Pope Francis continues in that trajectory by, it has been announced, adding to the Catechism that all capital punishment in the church’s view is “inadmissible” as an attack on human dignity. It now asserts that “more effective systems of detention have been developed” as alternatives, without apparently describing what those systems are.

The Pope’s opposition to capital punishment of course is more theologically sophisticated than nearly all Protestant explanations, which typically rely on superficial Bible proof-texting, sociology, and flaccid insistence that all “violence” is wrong, based on a utopian vision that rejects or minimizes the historic Christian view of human nature.

Amid rising Christian voices against capital punishment don’t expect increased ecclesial support or theological justification for incarceration or more forceful police actions. Prisons and armed police are increasingly seen as unsavory and unkind. They are after all “violent.” Pope Francis himself, in comments last fall, has criticized lifetime imprisonment as a “hidden death penalty.” American Christian parlance often focuses on the purported injustice of incarceration, and the police are increasingly condemned for excessive force.

These concerns are often legitimate. But there is rarely in elite Christian thought circles any robust affirmation of armed law enforcement as specifically a public good. A few radical and small Protestant congregations have announced they will no longer summon police, except in life-threatening situations, which is a big exception, and seems hypocritical. True pacifists should not seek any help from gun-toting agents of the state.

Of course, if all killing assaults human dignity, then police and prison guards should be disarmed, to instead focus on non-coercive persuasion, and the military should do likewise or be abolished. There’ve been hints that Pope Francis might revise the church’s Just War teaching. Pacifism is already de rigueur among many Protestant and Evangelical elites, if not among most church goers. For them, violence is part of “empire,” is “Constantinian,” and rejects the authentic peaceful way of Jesus, narrowly construed.
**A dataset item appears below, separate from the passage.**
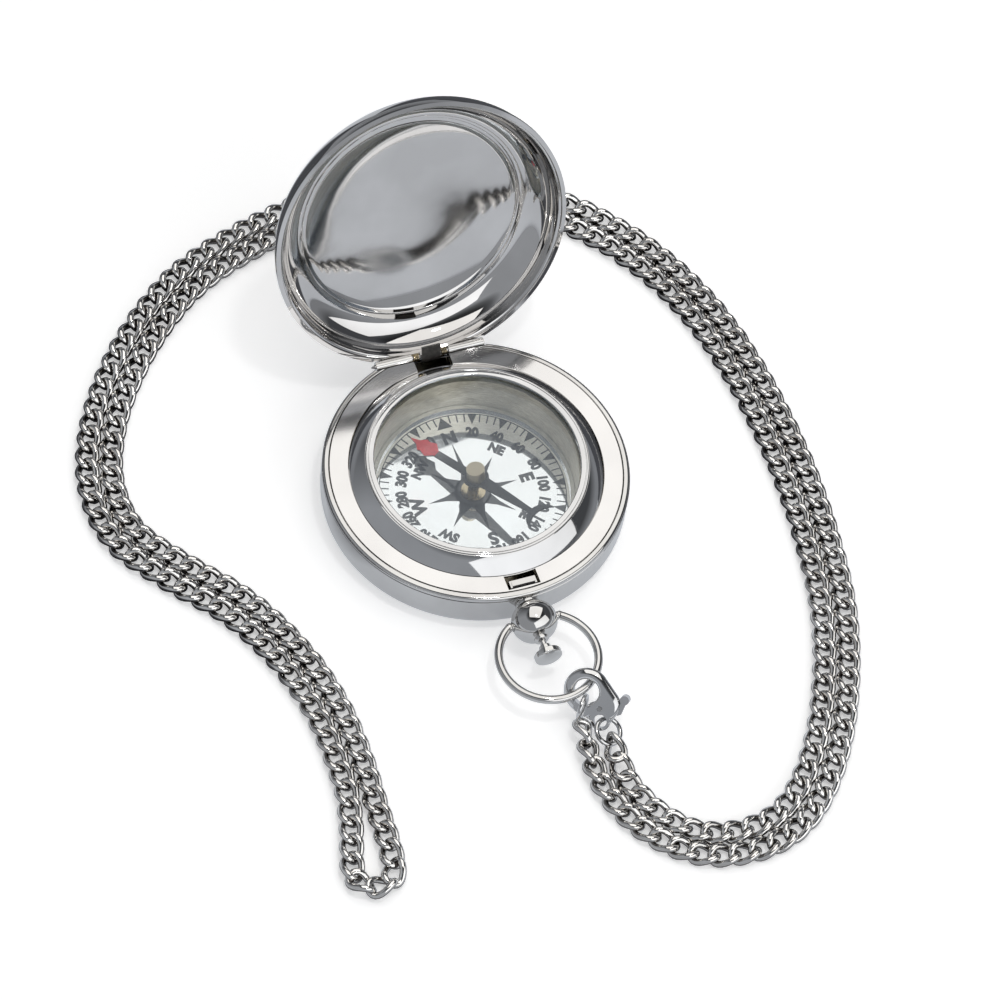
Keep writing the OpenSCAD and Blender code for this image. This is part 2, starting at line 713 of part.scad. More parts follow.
// Outline round the hook, the body and the foot, drawn in by an edge
function clasp_outline(edge) =
    let (h = [0, hook_up],
        rh = hook_r - edge,
        rc = claw_d / 2 - edge,
        rf = clasp_foot_d / 2 - edge,
        low = tangent_angle(foot_at, rf, claw_at, rc),
        side = tangent_angle(claw_at, rc, h, rh),
        left = tangent_angle(h, rh, foot_at, rf) + 360)
    concat(arc(foot_at[0], foot_at[1], rf, rf, left - 360, low, 8),
        arc(claw_at[0], claw_at[1], rc, rc, low, side, 12),
        arc(h[0], h[1], rh, rh, side, left, 32));

// Slice from the lever's rivet out, between two angles
module lever_slice(from, to, r) {
    translate(lever_at) polygon(concat([[0, 0]], arc(0, 0, r, r, from, to, 8)));
}

// The gate's place in the outline, wider by a gap where it is cut out of the body
module gate_outline(edge, thin, gap) {
    intersection() {
        difference() {
            polygon(clasp_outline(edge - gap));
            translate([0, hook_up]) circle(r = hole_r + thin - gap);
            translate(lever_at) circle(r = gate_in - gap);
        }
        translate(lever_at) circle(r = gate_out + gap);
        lever_slice(gate_from, gate_to + (gap > 0 ? gate_cut_turn : 0), 2 * gate_out);
    }
}

module clasp_layer(edge) {
    difference() {
        polygon(clasp_outline(edge));
        translate([0, hook_up]) circle(r = hole_r + edge);
        gate_outline(edge, 0, lever_gap);
    }
}

// Clasp body: hook and body of one thickness with stepped edges, a slot for the lever, and a thin eye
module clasp_body() {
    slot = lever_t / 2 + lever_gap;
    eye_r = eye_hole_d / 2 + eye_rim;
    color("silver") at_clasp() difference() {
        union() {
            difference() {
                union() {
                    for (step = [[1, 0.42], [0.8, 0.18], [0.55, 0]])
                        translate([0, 0, -step[0] * clasp_t / 2]) linear_extrude(step[0] * clasp_t)
                            clasp_layer(step[1]);
                }
                for (side = side_names) translate([0, 0, side > 0 ? eye_t / 2 : -eye_t / 2 - clasp_t])
                    cylinder(h = clasp_t, r = eye_r + 0.2);
            }
            translate([0, 0, -eye_t / 2]) cylinder(h = eye_t, r = eye_r);
        }
        translate([0, 0, -clasp_t]) cylinder(h = 2 * clasp_t, d = eye_hole_d);
        translate([0, 0, -slot]) linear_extrude(2 * slot) {
            translate(lever_at) circle(r = 1.2);
            lever_slice(gate_from - gate_swing - 4, gate_to + 4, gate_in + 2 * lever_gap);
            lever_slice(slot_from, slot_to, 2 * gate_out);
        }
        translate([lever_at[0], lever_at[1], -clasp_t])
            cylinder(h = 2 * clasp_t, d = rivet_d + 2 * seat_gap);
    }
}

// Lever: the gate that closes the hook, its tongue in the slot, and the thumb nub outside the body
module clasp_lever() {
    color("silver") at_clasp() difference() {
        union() {
            translate([0, 0, -gate_t / 2]) linear_extrude(gate_t) {
                gate_outline(0.1, gate_thin, 0);
                translate(nub_at) circle(d = nub_d, $fn = 32);
            }
            translate([0, 0, -lever_t / 2]) linear_extrude(lever_t) {
                translate(lever_at) circle(r = 1.1);
                lever_slice(gate_from + 14, gate_to - 6, gate_in + 0.5);
                lever_slice(arm_from, arm_to, norm(arm_knee - lever_at));
                lever_arm(arm_knee, nub_at, 0.8);
            }
        }
        translate([lever_at[0], lever_at[1], -clasp_t])
            cylinder(h = 2 * clasp_t, d = rivet_d + 2 * rivet_clear);
    }
}

// A straight bar with round ends
module lever_arm(a, b, w) {
    way = unit(b - a);
    across = [-way[1], way[0]] * w / 2;
    polygon([a + across, a - across, b - across, b + across]);
    translate(a) circle(d = w, $fn = 32);
}

module clasp_pin() {
    long = clasp_t + 0.1;
    color("gray") at_clasp() translate([lever_at[0], lever_at[1], -long / 2])
        cylinder(h = long, d = rivet_d);
}

// Jump ring through the clasp's eye
module jump_ring() {
    color("silver") at_clasp() rotate([0, 0, jump_swing]) rotate([0, jump_turn, 0])
        translate([0, -jump_d / 2, 0]) ring_solid(jump_d, jump_wire);
}

// Ring at the chain's other end, through the hook and round its gate
module end_ring() {
    color("silver") at_clasp() translate([0, hook_up, 0]) rotate([0, 0, end_ring_angle])
        translate([end_ring_in + end_ring_d / 2, 0, 0]) rotate([90, 0, 0])
            ring_solid(end_ring_d, end_ring_wire);
}

// Chain: both strands and the fold, as one flat swept solid
module chain() {
    color("darkgray") swept(chain_path, chain_section);
}

case_body();
ring_plate();
bezel();
glass();
dial_cup();
dial_ring();
dial();
pivot_post();
needle();
needle_cap();
lid();
lid_spring();
hinge_pin();
spring_coil_left();
spring_coil_right();
latch();
push_button();
bow();
clasp_body();
clasp_lever();
clasp_pin();
jump_ring();
end_ring();
chain();
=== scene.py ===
"""Compass pendant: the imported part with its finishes, dial print, curb chain and fine metal forms."""

import json
import math

import bmesh
import bpy
import numpy as np
from mathutils import Matrix, Vector

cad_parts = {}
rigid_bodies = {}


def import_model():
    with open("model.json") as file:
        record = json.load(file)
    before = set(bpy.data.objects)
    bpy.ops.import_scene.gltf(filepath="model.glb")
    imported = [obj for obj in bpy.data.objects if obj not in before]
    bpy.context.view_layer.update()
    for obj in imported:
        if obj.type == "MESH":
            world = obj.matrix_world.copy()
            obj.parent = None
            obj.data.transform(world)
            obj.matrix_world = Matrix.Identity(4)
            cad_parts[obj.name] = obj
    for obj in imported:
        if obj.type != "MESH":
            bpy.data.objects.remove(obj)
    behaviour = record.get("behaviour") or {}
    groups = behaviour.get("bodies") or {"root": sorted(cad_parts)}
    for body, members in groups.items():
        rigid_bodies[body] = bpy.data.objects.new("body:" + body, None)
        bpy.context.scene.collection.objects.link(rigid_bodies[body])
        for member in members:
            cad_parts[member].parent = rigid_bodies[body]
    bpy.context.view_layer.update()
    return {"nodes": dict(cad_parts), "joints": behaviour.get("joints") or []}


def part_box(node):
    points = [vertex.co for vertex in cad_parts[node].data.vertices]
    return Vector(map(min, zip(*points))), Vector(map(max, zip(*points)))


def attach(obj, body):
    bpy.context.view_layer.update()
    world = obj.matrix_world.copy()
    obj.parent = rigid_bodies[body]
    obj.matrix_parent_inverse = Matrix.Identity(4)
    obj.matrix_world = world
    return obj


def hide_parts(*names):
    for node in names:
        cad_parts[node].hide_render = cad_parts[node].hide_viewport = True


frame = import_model()
nodes = frame["nodes"]
joints = {joint["name"]: joint for joint in frame["joints"]}
MM = 0.001

# Places and sizes read from the frame
CASE_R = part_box("case_body")[1].x
BALL_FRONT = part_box("case_body")[0].y
RING_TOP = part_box("ring_plate")[1].z
BEZEL_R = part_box("bezel")[1].x
BEZEL_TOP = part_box("bezel")[1].z
GLASS_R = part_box("glass")[1].x
DIAL_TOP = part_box("dial")[1].z
PIN_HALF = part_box("hinge_pin")[1].x
HINGE = Vector(joints["lid_hinge"]["pos_m"])
OPEN_ANGLE = math.radians(joints["lid_hinge"]["range_deg"][1])


# Camera

AIM = Vector((0, 0, RING_TOP))
AIM_PIXEL = (476.565, 468.088)
PICTURE = 1000
CAMERA_ELEVATION = math.radians(56.497)
CAMERA_AZIMUTH = math.radians(-27.0)
CAMERA_ROLL = math.radians(-9.084)
CAMERA_DISTANCE = 0.726823
SENSOR = 36
LENS = 162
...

Ironically, these formulations are largely possible only within the context of wealthy, well policed, and well-fortified Western societies that’ve enjoyed over 70 years of peace, order and prosperity. Christian villagers in northern Nigeria who are getting raided, killed, raped and kidnapped by Boko Horam likely better appreciate the blessings of effective law enforcement and military than do their more privileged coreligionists in the West who disclaim from manicured and secure campuses.
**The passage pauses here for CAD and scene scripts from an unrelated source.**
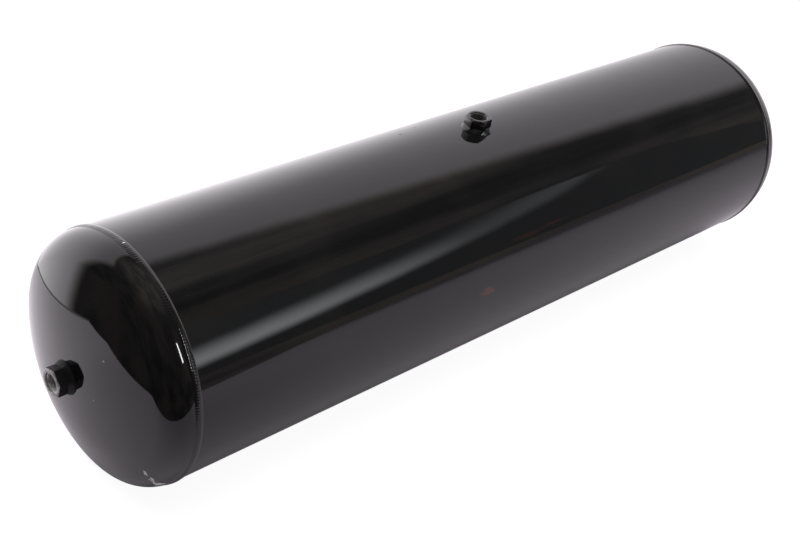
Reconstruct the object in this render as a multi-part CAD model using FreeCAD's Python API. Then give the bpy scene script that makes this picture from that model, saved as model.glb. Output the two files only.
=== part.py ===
"""Horizontal compressed-air reservoir: a rolled steel shell closed by two dished heads, with a
welded hex boss tapped M22 x 1.5 on top at mid-length and one in the middle of each head.

Millimetres. +X runs along the tank, +Z is up through the top port, and the origin is on the
floor under the middle of the tank. Each piece is one solid in its own node.
"""

import FreeCAD, Part
import math
import os

from FreeCAD import Vector

# ---- driving dimensions ----------------------------------------------------------------

# Shell: a sheet rolled to a tube, its two long edges butted and welded.
SHELL_OUTER_R = 138.0
SHELL_WALL = 2.5
SHELL_LENGTH = 983.5
SEAM_GAP = 1.6                # root gap between the sheet's long edges
SEAM_ANGLE = -90.0            # where the long seam is, from +Y towards +Z: underneath

# Dished heads: a crown, a knuckle, and a lip joggled inwards that slides into the shell.
HEAD_WALL = 3.0
CROWN_OUTER_R = 272.0
KNUCKLE_OUTER_R = 38.0
LIP_LENGTH = 16.0             # from the shoulder to the lip's inner end
LIP_CLEARANCE = 0.15          # radial, lip in shell
JOGGLE_RUN = 4.0              # length over which the inside face steps out
ROOT_GAP = 2.0                # between the shell's end and the head's shoulder

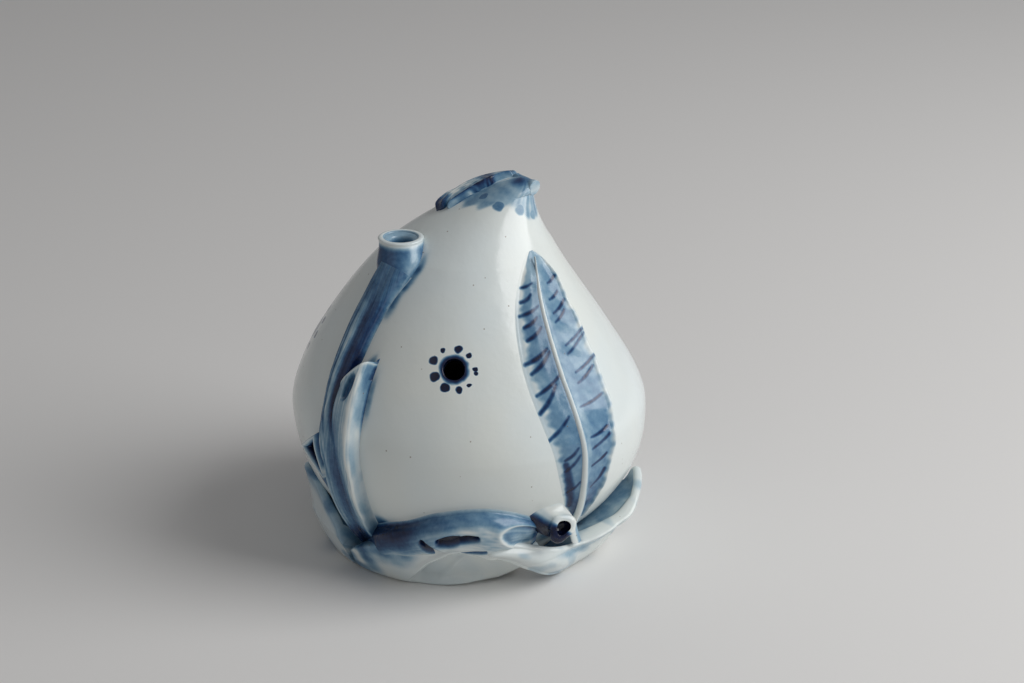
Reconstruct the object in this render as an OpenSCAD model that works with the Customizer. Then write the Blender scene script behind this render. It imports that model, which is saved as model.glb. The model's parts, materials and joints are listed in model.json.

Those Nigerian villagers tragically are more exposed to the rawness of depraved human nature and cannot afford to be idealists. But all Christians everywhere, even if privileged and protected, are called to address the reality of the world as it is, for which the historic church has theologically equipped us, if only we will better utilize those resources. Police, judiciary, penal systems and military, armed with lethal force, are, in the performance of their rightful duties, divine gifts for justice and human dignity.
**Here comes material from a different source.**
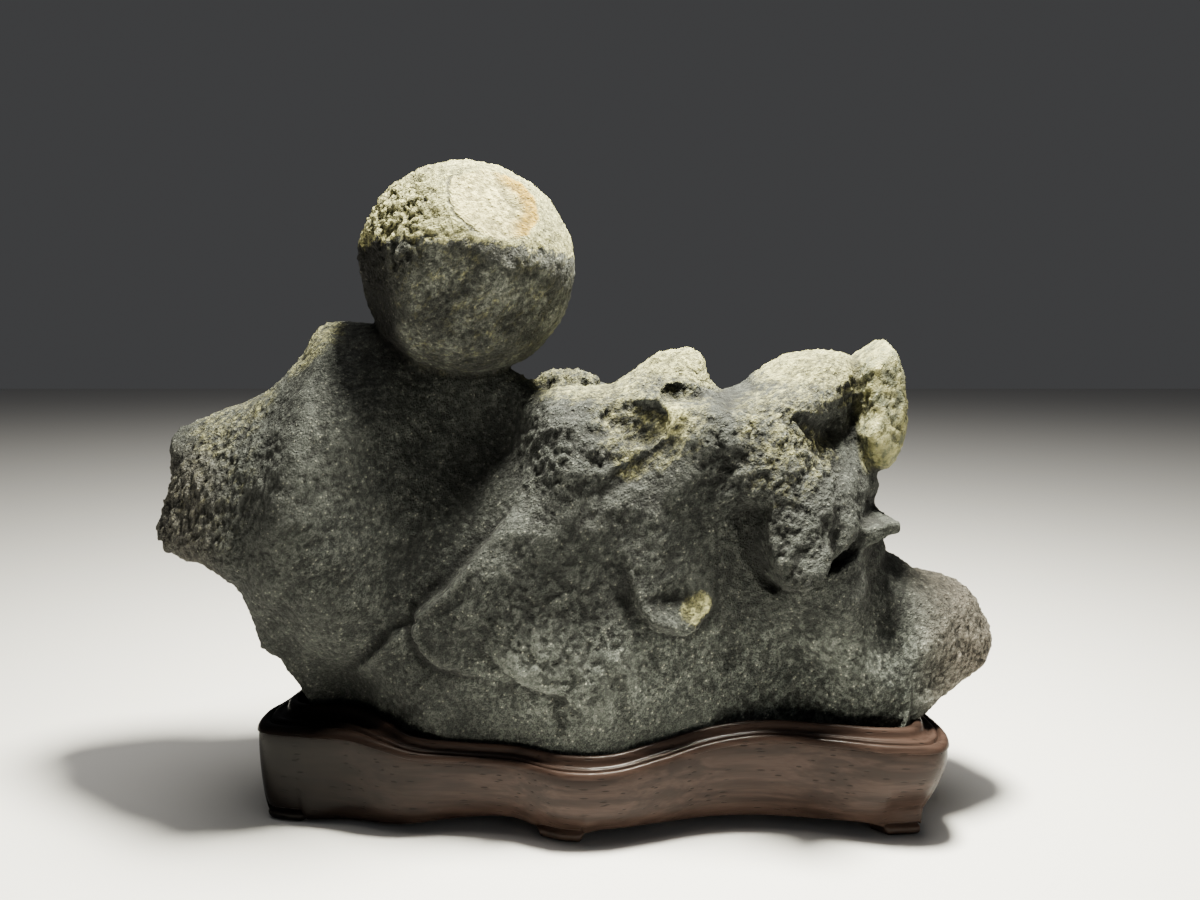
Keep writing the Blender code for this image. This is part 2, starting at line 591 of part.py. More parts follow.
def make_rock(collection):
    slab = make_plate("slab", SLAB_OUTLINE, slab_depth, collection)
    disc = make_plate("disc", DISC_OUTLINE, disc_depth, collection)
    ball = make_round("ball", BALL_CENTRE, BALL_HALF, BALL_FLATS, collection)
    lump = make_round("lump", LUMP_CENTRE, LUMP_HALF, (), collection)
    rock = join("rock", (slab, ball, disc, lump), collection)
    remesh(rock, ROCK_VOXEL)
    lean(rock)
    weather(rock)
    fit_seat(rock)
    count = sum(len(face.vertices) - 2 for face in rock.data.polygons)
    thin = rock.modifiers.new("Thin", "DECIMATE")
    thin.ratio = ROCK_TRIANGLES / count
    thin.use_collapse_triangulate = True
    settle(rock)
    fit_seat(rock)
    return rock


# ---------------------------------------------------------------- the stand

def foot_reading(at):
    """How far each station lies from the nearest foot, along the rim, in millimetres."""
    scale = STATION_SHARES
    fine = rim_line(scale * len(RIM))
    steps = np.linalg.norm(np.diff(fine[:, :2], axis=0, append=fine[:1, :2]), axis=1)
    run = np.concatenate(((0,), np.cumsum(steps)))
    here = np.interp(at * scale, np.arange(len(fine) + 1), run)
    away = np.full(len(at), 1e9)
    for foot in FEET:
        gap = np.abs(here - np.interp(foot * scale, np.arange(len(fine) + 1), run))
        away = np.minimum(away, np.minimum(gap, run[-1] - gap))
    return away


def stand_stations(count):
    """Parameters of the rim's stations, drawn closer together around the feet."""
    at = np.linspace(0, len(RIM), STATION_SHARES * len(RIM) + 1)
    away = foot_reading(at)
    weight = 1 + 2.0 * np.exp(-(((away - FOOT_HALF) / 6) ** 2))
    total = np.concatenate(((0,), np.cumsum((weight[1:] + weight[:-1]) / 2)))
    return np.interp(np.arange(count) / count * total[-1], total, at)


def stand_rings(count):
    """Closed rings of points, from the pocket's floor over the rim and down to the underside."""
    at = stand_stations(count)
    rim = rim_line(count, at)
    outer, inner, shoulder = rim[:, :2], rim[:, 2:4], rim[:, 4]
    away = foot_reading(at)
    on_foot = 1 - ease((away - FOOT_HALF) / FOOT_END)
    x, y = outer[:, 0], outer[:, 1]
    front = np.interp(x, *zip(*APRON_FRONT))
    apron = APRON_UP + (front - APRON_UP) * ease((-y - 5) / 20)
    curve = 1 - ease((away - FOOT_HALF) / BRACKET)
    apron += (np.minimum(BRACKET_DOWN, apron) - apron) * curve
    edge = apron + (FOOT_SECTION[0][0] - apron) * on_foot
    at_left = ease((LEFT_END[0] - x) / LEFT_END[1])
    at_right = ease((x - RIGHT_END[0]) / RIGHT_END[1])
    ahead, behind = np.roll(outer, -1, axis=0), np.roll(outer, 1, axis=0)
    run = ahead - behind
    out = np.column_stack((run[:, 1], -run[:, 0])) / np.linalg.norm(run, axis=1)[:, None]
    out *= -1 if np.cross(run[0], outer.mean(axis=0) - outer[0]) < 0 else 1
    across = inner - outer
    across /= np.linalg.norm(across, axis=1)[:, None]

    def ring(plan, height):
        return np.column_stack((plan, np.broadcast_to(height, away.shape)))

    rings = [ring(inner, POCKET_FLOOR)]
    for share, rise in RIM_SECTION:
        rings.append(ring(outer + (inner - outer) * share, shoulder + rise))
    for (share, set_in), left, right in zip(WALL_SECTION, WALL_LEFT, WALL_RIGHT):
        top = shoulder - RIM_DROP
        base = set_in + (left - set_in) * at_left + (right - set_in) * at_right
        rings.append(ring(outer - out * base[:, None], edge + share * (top - edge)))
    for height, set_in in FOOT_SECTION:
        level = apron + (height - apron) * on_foot
        push = base + APRON_SECTION + (set_in - APRON_SECTION) * on_foot
        rings.append(ring(outer - out * push[:, None], level))
    bottom = apron * (1 - on_foot)
    rings.append(ring(outer + across * FOOT_DEEP, bottom))
    rings.append(ring(outer + across * (FOOT_DEEP + 1), UNDERSIDE))
    return rings


def make_stand(collection):
    """A loft of the rings, closed by the pocket's floor and the underside."""
    shape = bmesh.new()
    loops = []
    for ring in stand_rings(STAND_STATIONS):
        loops.append([shape.verts.new(Vector(point) * MM) for point in ring])
    for upper, lower in zip(loops, loops[1:]):
        for index in range(STAND_STATIONS):
            after = (index + 1) % STAND_STATIONS
            shape.faces.new((upper[index], upper[after], lower[after], lower[index]))
    shape.faces.new(loops[0])
    shape.faces.new(loops[-1])
    bmesh.ops.recalc_face_normals(shape, faces=shape.faces)
    bmesh.ops.triangulate(shape, faces=shape.faces)
    mesh = bpy.data.meshes.new("stand")
    shape.to_mesh(mesh)
    shape.free()
    stand = add_object("stand", mesh, collection)
    stand.data.shade_smooth()
    stand.data.set_sharp_from_angle(angle=math.radians(40))
    return stand


# ---------------------------------------------------------------- assembly

def main():
    clear_scene()
    collection = bpy.data.collections.new("scholars_rock")
    bpy.context.scene.collection.children.link(collection)
    rock = make_rock(collection)
    stand = make_stand(collection)
    rock.data.materials.append(make_material("grey_sandstone", (0.075, 0.08, 0.068), 0.92))
    stand.data.materials.append(make_material("dark_rosewood", (0.035, 0.02, 0.016), 0.38))
    for piece in (rock, stand):
        write_points(piece.data, read_points(piece.data) - MIDDLE)


main()
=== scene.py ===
"""Scholar's rock on its carved stand: the finished stone, the polished stand and a plain stage.

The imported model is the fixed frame. The stone and the stand are made again here in fine mesh,
from the same outlines and depths as the solids that they stand for. Outlines and depths are in
millimetres: x to the right, y away from the front, z up from the surface under the feet.
"""

import math

import bmesh
import bpy
import numpy as np
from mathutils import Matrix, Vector, noise


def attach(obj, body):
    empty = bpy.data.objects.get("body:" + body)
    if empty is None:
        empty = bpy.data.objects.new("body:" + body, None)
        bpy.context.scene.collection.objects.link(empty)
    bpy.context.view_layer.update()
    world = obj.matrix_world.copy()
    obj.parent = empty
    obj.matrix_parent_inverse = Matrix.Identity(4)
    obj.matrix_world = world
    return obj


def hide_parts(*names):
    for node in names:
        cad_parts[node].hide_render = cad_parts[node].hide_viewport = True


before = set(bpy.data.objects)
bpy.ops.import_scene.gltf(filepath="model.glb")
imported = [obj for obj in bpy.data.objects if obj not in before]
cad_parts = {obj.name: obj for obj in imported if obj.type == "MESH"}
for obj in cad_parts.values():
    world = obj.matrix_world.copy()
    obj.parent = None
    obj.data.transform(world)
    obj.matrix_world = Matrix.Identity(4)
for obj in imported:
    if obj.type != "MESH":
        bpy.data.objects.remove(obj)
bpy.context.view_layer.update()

bl_info = {
    "name": "Scholar's Rock on Stand",
    "version": (1, 0, 0),
    "blender": (4, 5, 0),
    "location": "3D Viewport > Sidebar > Scholar's Rock",
    "description": "Carves a wave-shaped viewing stone and the moulded wooden stand that holds it",
    "category": "Add Mesh",
}

MM = 0.001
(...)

  1. Comment by Quauhtli on August 3, 2018 at 10:19 am

    I find this post very relevant to me because this is a topic area that I have been thinking on lately. I don’t consider myself part of any form or collective intelligentsia, so I will keep my language basic. I wouldn’t attack or repudiate the state’s power (right?) to exercise capital punishment. I think you laid out a foundation for that power belonging to the state, but for me this is a matter of necessity. As a Western republic with vast access to security measures, systems, etc., can we afford not to enforce capital punishment? In other words, I believe the state has the power to execute it, but a country like the U.S. also has the power to restrain itself from doing so. Much like declaring war or engaging in security operations, the state does have the power and authority to use military power in defense of the people, but it could also use economic sanctions to deter aggression, given the proper context.
    All this to say that, even though I wouldn’t go as far as Pope Francis in rebuking states for holding onto the authority to utilize capital punishment, I believe it shows Christianity’s more compassionate side if we encourage our government’s show restraint in its use. This is purely from a Christian angle and not in the context of a lawless region, where NOT executing a Boko Haram fighter is simply choosing to fight him again tomorrow.
    I don’t see myself in this situation any time soon; however, if I am ever in a position to hand down the death penalty, I think I would step back and ask myself if society can be just as safe by withholding capital punishment, sending this individual to prison for a long time, hope the individual comes full circle with the weight of their actions, and meanwhile I can pray for the salvation of their soul. Once again, maybe not a recipe for establishing rule of law, but hopefully a privilege we can exercise as Christian in high-security western republics.

  2. Comment by Pem Schaeffer on August 6, 2018 at 11:53 am

    Some time ago I came across this quote from Lady Thatcher:

    I personally have always voted for the death penalty because I believe that people who go out prepared to take the lives of other people forfeit their own right to live. I believe that that death penalty should be used only very rarely, but I believe that no-one should go out certain that no matter how cruel, how vicious, how hideous their murder, they themselves will not suffer the death penalty.

  3. Comment by Penny on August 7, 2018 at 1:42 am

    Well put, and I agree completely with what Thatcher said.

  4. Comment by Walter Carroll on August 6, 2018 at 1:14 pm

    Here we have a pope who embraces abortionists as cultural heroes and opposes capital punishment, or even life imprisonment, for the vilest of the vile in our society. When the most innocent are put to death and murderers escape punishment, there is little wonder why many evangelicals believe that we are living in the end times.

  5. Comment by Penny on August 7, 2018 at 1:44 am

    Your point is an important one, and it is an oddity that the liberal/progressive citizen is one who supports killing unborn children but not convicted murderers.

  6. Comment by Thomas on August 8, 2018 at 10:13 pm

    You should read what Pope Francis already said against abortion before coming to these conclusions.

  7. Comment by Thomas on August 6, 2018 at 3:35 pm

    I really think that Mark Tooley misses the point that the opposition to the death penalty has been a leading cause for the Roman Catholic Church all over the world. Popes St. John Paul II and Benedict XVI both called for the universal abolition of the death penalty.

  8. Comment by Stan Jefferson on August 6, 2018 at 4:09 pm

    I strongly favor the death penalty. The problem is, the death penalty is not effectively administered. Make no mistake, death sentences are a deterrent to those who might consider committing a capital crime. Unfortunately, two or three decades of appeals ‘dulls the blade’ of the deterrent factor. The quote herein of Margaret Thatcher is spot on.